** start Dataset excerpts **

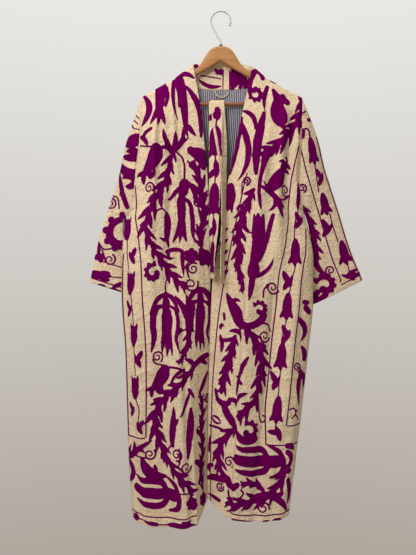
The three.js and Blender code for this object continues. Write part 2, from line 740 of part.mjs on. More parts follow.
// A steel hook with a short collar where it stands on the wood.
function makeHook() {
  const centreZ = HOOK_WIRE - HOOK_RADIUS;
  const centres = [
    new THREE.Vector3(0, 0, -89.6),
    new THREE.Vector3(0, 0, -85),
    new THREE.Vector3(0, 0, -84.4),
    new THREE.Vector3(-0.6, 0, -79),
    new THREE.Vector3(-4.5, 0, -71),
    new THREE.Vector3(-12.5, 0, -58.5),
  ];
  const radii = [4.6, 4.6, HOOK_WIRE, HOOK_WIRE, HOOK_WIRE, HOOK_WIRE];
  const [from, to, steps] = [218, -22, 24];
  for (let k = 0; k <= steps; k++) {
    const angle = THREE.MathUtils.degToRad(mix(from, to, k / steps));
    centres.push(new THREE.Vector3(HOOK_RADIUS * Math.cos(angle), 0, centreZ + HOOK_RADIUS * Math.sin(angle)));
    radii.push(HOOK_WIRE);
  }
  const last = centres.length - 1;
  const rings = centres.map((centre, i) => {
    const along = centres[Math.min(i + 1, last)].clone().sub(centres[Math.max(i - 1, 0)]).normalize();
    if (i < 3) along.set(0, 0, 1);
    const outward = new THREE.Vector3(-along.z, 0, along.x);
    return Array.from({ length: 10 }, (_, k) => {
      const angle = (k / 10) * 2 * Math.PI;
      return centre
        .clone()
        .addScaledVector(outward, radii[i] * Math.cos(angle))
        .add(new THREE.Vector3(0, radii[i] * Math.sin(angle), 0));
    });
  });
  return loft(rings);
}

function named(name, geometry, cover) {
  const mesh = new THREE.Mesh(geometry, cover.clone());
  mesh.name = name;
  return mesh;
}

// ---------------------------------------------------------------- assembly
for (const side of ["right", "left"]) {
  makeFront(side);
  makeCollar(side);
  makeSleeve(side);
}
makeBack();
shareWallDirections();

const jacket = new THREE.Group();
for (const [name, piece] of pieces) jacket.add(named(name, clothSolid(piece), piece.cover));
addLining(jacket);
jacket.add(named("belt", makeBelt(), material.suzani));
jacket.add(named("hanging_loop", makeLoop(), material.suzani));

const hanger = new THREE.Group();
hanger.add(named("hanger_wood", makeWood(), material.wood));
hanger.add(named("hanger_bar", makeBar(), material.wood));
hanger.add(named("hanger_hook", makeHook(), material.steel));

const part = new THREE.Group();
part.add(jacket, hanger);

export default part;
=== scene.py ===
# %% [markdown]
# # A suzani kimono jacket on its hanger
# A long robe of cream cotton, covered in purple chain stitch, hangs open on a flat wooden hanger.
# The script starts from a fixed frame of plain solids and dresses each one with the real surface:
# soft walls of cloth, the embroidery, the striped lining, varnished wood and bright steel.
# Sizes are millimetres, unless a comment gives another unit. Blender itself works in metres, so each
# point is scaled once.

# %% Load the frame
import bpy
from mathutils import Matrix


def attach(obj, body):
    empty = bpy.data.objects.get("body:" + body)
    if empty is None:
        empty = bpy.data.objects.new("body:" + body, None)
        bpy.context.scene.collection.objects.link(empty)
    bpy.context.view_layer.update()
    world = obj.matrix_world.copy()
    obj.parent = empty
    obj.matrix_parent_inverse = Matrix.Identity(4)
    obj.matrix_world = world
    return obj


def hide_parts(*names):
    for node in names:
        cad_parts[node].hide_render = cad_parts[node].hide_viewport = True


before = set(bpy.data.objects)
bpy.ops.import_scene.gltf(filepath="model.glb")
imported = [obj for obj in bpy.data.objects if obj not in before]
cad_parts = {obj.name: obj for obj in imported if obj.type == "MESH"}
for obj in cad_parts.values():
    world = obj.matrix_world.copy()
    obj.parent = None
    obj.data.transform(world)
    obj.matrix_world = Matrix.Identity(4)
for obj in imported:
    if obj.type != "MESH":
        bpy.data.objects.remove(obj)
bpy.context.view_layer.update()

import math

import bpy
import numpy as np
from mathutils import Vector

MM = 0.001
print("solids in the frame:", len(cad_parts))

# %% [markdown]
# ## The camera
# The jacket is seen level and straight on. A camera at chest height keeps the hem and the neck in
# proportion. Its lens could be tried out by eye. Here it is worked out instead, from how far off the
# camera stands and how much height it has to show at "plane_y", the depth of the fronts.

# %% Camera
CAMERA = {"x": -34, "away": 1450, "z": -704, "seen_height": 1451, "sensor": 36.0, "plane_y": -20}
camera_data = bpy.data.cameras.new("studio_camera")
camera_data.sensor_width = CAMERA["sensor"]
camera_data.lens = CAMERA["sensor"] * CAMERA["away"] / CAMERA["seen_height"]
camera = bpy.data.objects.new("studio_camera", camera_data)
camera.location = Vector((CAMERA["x"], CAMERA["plane_y"] - CAMERA["away"], CAMERA["z"])) * MM
camera.rotation_euler = (math.radians(90), 0, 0)
bpy.context.scene.collection.objects.link(camera)
bpy.context.scene.camera = camera
print("lens", round(camera_data.lens, 1), "mm")

# %% [markdown]
# ## Tables that bend smoothly
# A garment's outline is easiest to write as a few measured rows. Between two rows the value follows
# a smooth curve that never swings past its neighbours, so a table of ten rows gives a whole seam.


# %% Read a table as a smooth curve
def number_rows(text):
    return [[float(v) for v in line.split()] for line in text.strip().splitlines()]


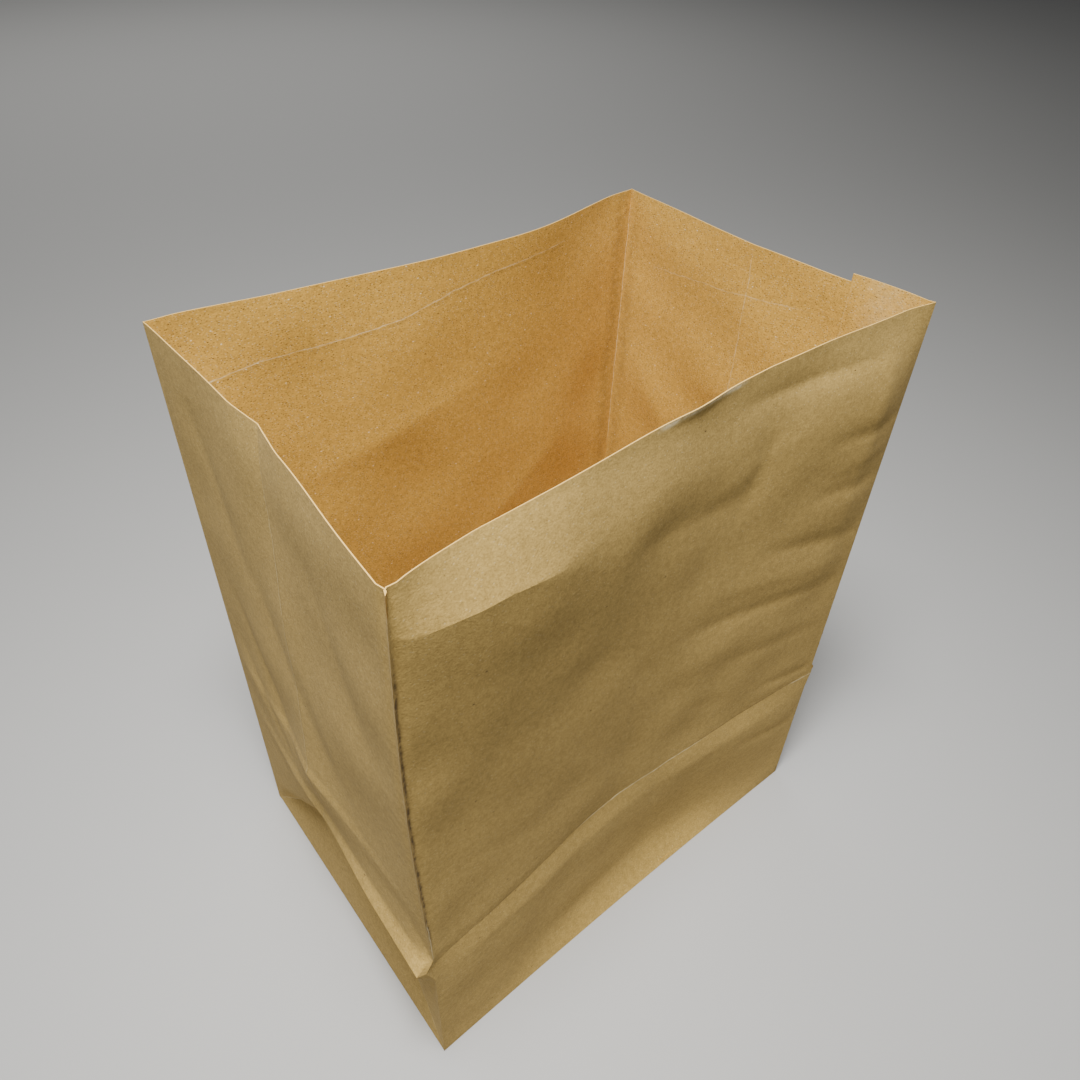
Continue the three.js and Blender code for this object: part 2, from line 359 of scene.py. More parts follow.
# Furrows of handling, as wrinkles() takes them: most run down from the seam's corner
FRONT_FURROWS = [
    (147, 308, 238, 304, 1.0, 5), (205, 271, 264, 267, 1.0, 3.2), (212, 256, 262, 254, -0.6, 3),
    (206, 243, 262, 236, 0.9, 3.2), (180, 224, 262, 202, 1.1, 3.6), (150, 214, 250, 190, -0.5, 4),
    (140, 198, 262, 172, 1.0, 2.8), (205, 116, 266, 102, 1.0, 3), (168, 160, 256, 140, 0.8, 4.5),
    (96, 274, 176, 262, 0.7, 6), (100, 220, 150, 150, 0.8, 12), (40, 240, 120, 210, 0.7, 12),
    (200, 70, 262, 56, 1.0, 3), (120, 266, 200, 285, -0.4, 6), (60, 190, 110, 120, -0.6, 8),
    (150, 140, 190, 120, 0.5, 4), (20, 160, 70, 130, 0.5, 8), (160, 250, 175, 290, 0.6, 5),
]


# The torn bit of the front rim: its place from the left edge, half its length, how deep
# the tear is, and how far it curls out
TORN_PLACE = 128
TORN_REACH = 12
TORN_DEPTH = 4
TORN_CURL = 1.0


def front_push(a, h, plan):
    """How far the front wall stands in, a from the left edge."""
    # The lip's fold is crisp beside the near corner and grows soft away from it.
    reach = smooth(a, 45, 95, 0, 9) * smooth(h, 250, 275)
    value = sum(front_profile(a, h + shift * reach, plan) for shift in (-1, -0.5, 0, 0.5, 1)) / 5
    curl = TORN_CURL * hump(a, TORN_PLACE, TORN_REACH)
    value = value - curl * smooth(h, plan.height - TORN_DEPTH, plan.height)
    soft = wrinkles(a, h, FRONT_FURROWS) + cockle(a, h, 5, 0.35, 60)
    return value + soft * quiet_at_edges(a, plan.width, 8) * smooth(h, 0, 15)


def corner_pinch(a, h, plan):
    """The near corner's fold was pressed sharp, so it stands out as a narrow crest."""
    beside = share_between(a, 0, PINCH_TOP) * share_between(a, plan.pinch, PINCH_TOP)
    along = 0.9 * smooth(h, plan.crease + 4, plan.crease + 30) + 0.8 * smooth(h, 304, 318)
    return beside * along


# The handling crease across the back wall: from the left edge, and its height
BACK_CREASE = ((0, 284), (19, 288), (40, 291.5), (67, 292), (105, 295), (130, 301.5),
               (159, 306), (199, 308), (254, 314))


# How far the back rim stands in: the place from the left edge, and the push
BACK_RIM_PUSH = ((0, 0), (25, 2.2), (57, 6.3), (90, 11.2), (118, 13.8), (142, 15.0),
                 (166, 14.6), (188, 12.4), (205, 9.6), (222, 5.8), (238, 2.0), (254, 0))

BACK_FURROWS = [(40, 220, 150, 250, 1.5, 16), (120, 120, 220, 200, 1.6, 20)]


def back_push(a, h, plan):
    """How far the back wall stands in, a from the left edge."""
    rim = curve(a, BACK_RIM_PUSH)
    line = through(a, BACK_CREASE)
    at_line = 0.95 * rim
    value = at_line * share_between(h, 0, line)
    value = value + (rim - at_line) * share_between(h, line, plan.height)
    soft = wrinkles(a, h, BACK_FURROWS)
    return value + (soft + cockle(a, h, 8, 0.5, 70)) * quiet_at_edges(a, plan.width)


# Depth of the valley folds where they meet, 87 mm up
VALLEY_PUSH = 9.5

# The mountain fold starts from the valley, except this near the front edge, where it keeps
# to the edge's own kick. Behind the centre crease it dips to this far above the valley.
NEAR_EDGE = 14
FOLD_OVER_VALLEY = 11

# How far above the mountain fold the gusset takes on its own belly
BELLY_BAND = 26

# How far the middle of a gusset stands in on the way up: it bellies out above the crease.
# From BELLY_TOP on, it is scaled to each gusset's own pull at the rim.
GUSSET_MIDDLE = ((0, -4.5), (139, -4.0), (198, 0.0), (253, 3.4), (288, 4.8), (320, 6))
BELLY_TOP = 139
RIM_PULL = {"left": 4.2, "right": 5}
GUSSET_KICK = {"left": EDGE_KICK, "right": 4.0}
GUSSET_SEED = {"left": 15, "right": 16}


def gusset_push(a, h, plan, side):
    """How far a gusset stands in, a from its front edge.

    Two diagonal valleys run from the bottom corners to the apex on the centre crease, and
    a mountain fold crosses above them at the crease height."""
    half = plan.depth / 2
    tent = 1 - np.abs(2 * a / plan.depth - 1)
    diagonal = half * tent
    valley = VALLEY_PUSH * np.sin(tent * math.pi / 2)
    floor_fold = valley * np.clip(h / np.maximum(diagonal, 0.5), 0, 1)
    near = np.clip(1 - a / NEAR_EDGE, 0, 1)
    ridge = -GUSSET_KICK[side] * (1 - 0.15 * a / plan.depth - 0.5 * smooth(a, 35, 85)
                                  - 0.35 * smooth(a, 110, plan.depth))
    ridge = np.where(a < 0.01, 0, ridge)
    foot = diagonal + (plan.crease - KICK_BELOW - diagonal) * near
    dip = np.minimum(plan.crease, diagonal + FOLD_OVER_VALLEY)
    top = np.where(a > half, dip, plan.crease)
    rise = valley + (ridge - valley) * share_between(h, foot, top)
    band = BELLY_BAND - (BELLY_BAND - KICK_ABOVE) * near
    tall = through(h, GUSSET_MIDDLE)
    scaled = tall * RIM_PULL[side] / GUSSET_MIDDLE[-1][1]
    tall = np.where(h > BELLY_TOP, scaled, tall) * tent
    above = ridge + (tall - ridge) * share_between(h, top, top + band)
    value = np.where(h <= diagonal, floor_fold, np.where(h <= top, rise, above))
    soft = cockle(a, h, GUSSET_SEED[side], 0.45, 55) * quiet_at_edges(a, plan.depth)
    return value + soft * smooth(h, plan.crease, plan.crease + 40)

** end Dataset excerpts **

**Problem to work on:** Reproduce only the lines from the one containing "const hanger = new THREE.Group();" through the one containing "from mathutils import Matrix", inclusive of both.

**Solution for this exercise:**
const hanger = new THREE.Group();
hanger.add(named("hanger_wood", makeWood(), material.wood));
hanger.add(named("hanger_bar", makeBar(), material.wood));
hanger.add(named("hanger_hook", makeHook(), material.steel));

const part = new THREE.Group();
part.add(jacket, hanger);

export default part;
=== scene.py ===
# %% [markdown]
# # A suzani kimono jacket on its hanger
# A long robe of cream cotton, covered in purple chain stitch, hangs open on a flat wooden hanger.
# The script starts from a fixed frame of plain solids and dresses each one with the real surface:
# soft walls of cloth, the embroidery, the striped lining, varnished wood and bright steel.
# Sizes are millimetres, unless a comment gives another unit. Blender itself works in metres, so each
# point is scaled once.

# %% Load the frame
import bpy
from mathutils import Matrix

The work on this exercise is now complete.